AI and Machine Learning in Order Flow Analysis
AI-based algorithms learn to recognize market patterns that remain unnoticed by the human eye. Modern platforms like Cignals use machine learning to analyze the behavior of large players and market makers.
Such solutions create real-time signals and allow for predicting market reversals with high accuracy.
On-chain data as part of a strategy
Order Flow can be combined with blockchain analytics. The movements of 'whales', tracked through large transactions and wallet activities, are compared with changes in the DOM and the tape of trades.
Such an approach increases the reliability of signals and helps understand which participants are behind price movements. Integration with services that track on-chain activity is expanding due to the growing popularity of blockchain platforms for trading.
High-Frequency Trading (HFT) and Automation
Execution speed plays a critical role in the crypto market. Integrating Order Flow with HFT systems allows for instant responses to changes in the order book. Algorithms open and close positions in milliseconds, minimizing slippage. This makes Order Flow one of the main components of HFT strategies.
That is, by 2025, Order Flow is not just a set of data, but a full-fledged analytical tool that combines behavioral economics, machine learning, and high-frequency data processing.
Conclusions
Order Flow is a tool that helps traders understand what drives specific price movements. Analyzing the order book, tape of trades, and volumes at each price level provides insight into the intentions of market participants and allows for proactive action.

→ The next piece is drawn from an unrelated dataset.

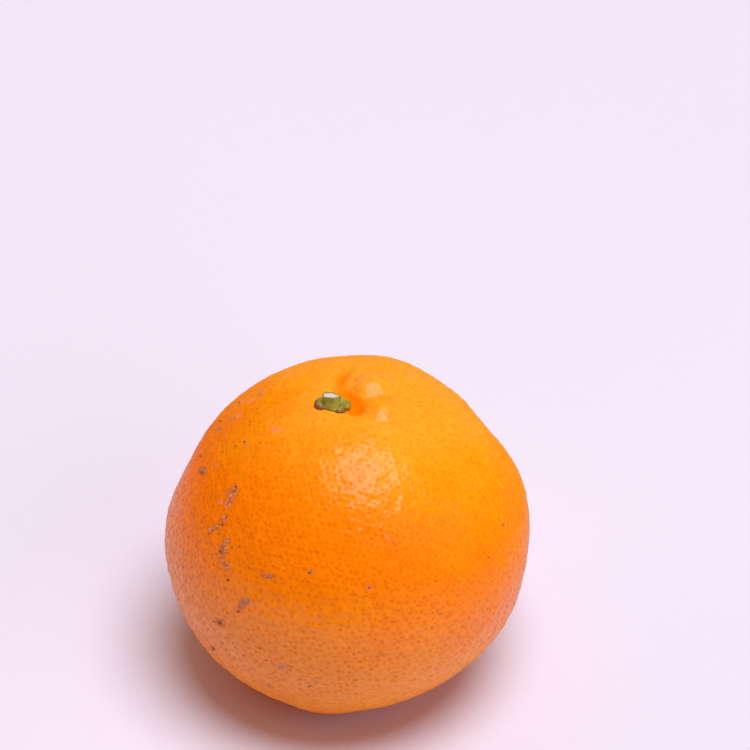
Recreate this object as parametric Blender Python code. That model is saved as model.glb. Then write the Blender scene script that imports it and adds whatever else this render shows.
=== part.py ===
"""A harumi mandarin, as picked: the fruit, its five-lobed calyx and the clipped stub of its stem.

Metres, +Z up. The fruit stands on the small flat at its stylar end, which lies on z = 0,
with the middle of its outline over the origin. -Y is its front, and the stem leans a little
to the left and to the front.
"""

import math

import bmesh
import bpy
import numpy as np

# Driving dimensions of the fruit
RIND_RADIUS = 0.036  # half the width across the cheeks
CROWN_HEIGHT = 0.034  # from the widest level up to the stem end
BASE_DEPTH = 0.032  # from the widest level down to the stylar end, before it flattens
CROWN_FULLNESS = 1.87  # 2 is an ellipse, and less lets the crown taper to the stem
BASE_FULLNESS = 2.14  # more than 2 makes the lower cheeks full
REST_SINK = 0.00035  # how far the stylar end is flattened by the fruit's own weight

# Where the stem leaves the fruit
STEM_LEAN = math.radians(6.1)  # away from straight up
STEM_AZIMUTH = math.radians(-151.2)  # which way it leans, anticlockwise from +X
STEM_ARM = 0.0335  # from the fruit's middle to the stem end

# Broad swells of the cheeks and shoulders, and flats where the height is negative:
# azimuth and elevation in degrees, spread in degrees, height in metres
BODY_SWELLS = (
    (90.0, 48.0, 34.0, 0.0005),  # back shoulder
    (68.0, 47.0, 15.0, 0.0009),  # its fullest part
    (94.0, 49.0, 10.0, -0.0003),  # dip beside it
    (105.0, 50.0, 13.0, 0.0003),
    (178.0, 35.0, 20.0, -0.0008),  # flat on the left shoulder
    (166.0, 14.0, 15.0, -0.0009),  # flat below it, towards the back
    (174.0, 6.0, 12.0, 0.0005),  # left cheek
    (-172.0, -4.0, 18.0, 0.0002),
    (38.0, 35.0, 9.0, 0.0005),  # corner of the right shoulder
    (32.0, 32.0, 15.0, -0.0007),  # flat below it
    (27.0, 28.0, 9.0, -0.0006),
    (-8.0, -9.0, 20.0, -0.0007),  # flat on the right cheek
    (-20.0, -21.0, 11.0, 0.0003),  # corner below it
    (-42.0, -36.0, 28.0, -0.0007),  # flat at the right of the base
    (-35.0, -34.0, 11.0, 0.0002),
    (-97.0, -49.0, 8.0, 0.0007),  # boss at the front of the base
    (-107.0, -48.0, 9.0, 0.0008),
    (-90.0, -48.0, 28.0, 0.0002),
    (-138.0, -36.0, 28.0, 0.0006),  # left of the base
    (62.0, -20.0, 24.0, 0.0005),  # back right cheek
    (118.0, -34.0, 22.0, -0.0007),  # flat at the back of the base
)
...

In conditions of high volatility and institutional interest in cryptocurrency futures, Order Flow plays an increasingly noticeable role in intraday trading. Real cases show that a combination of technical preparation, understanding market logic, and a disciplined approach can yield stable results.
However, the effectiveness of such analysis is revealed only through systematic work — with a trading journal, consideration of macroeconomic factors, and constant strategy adaptation.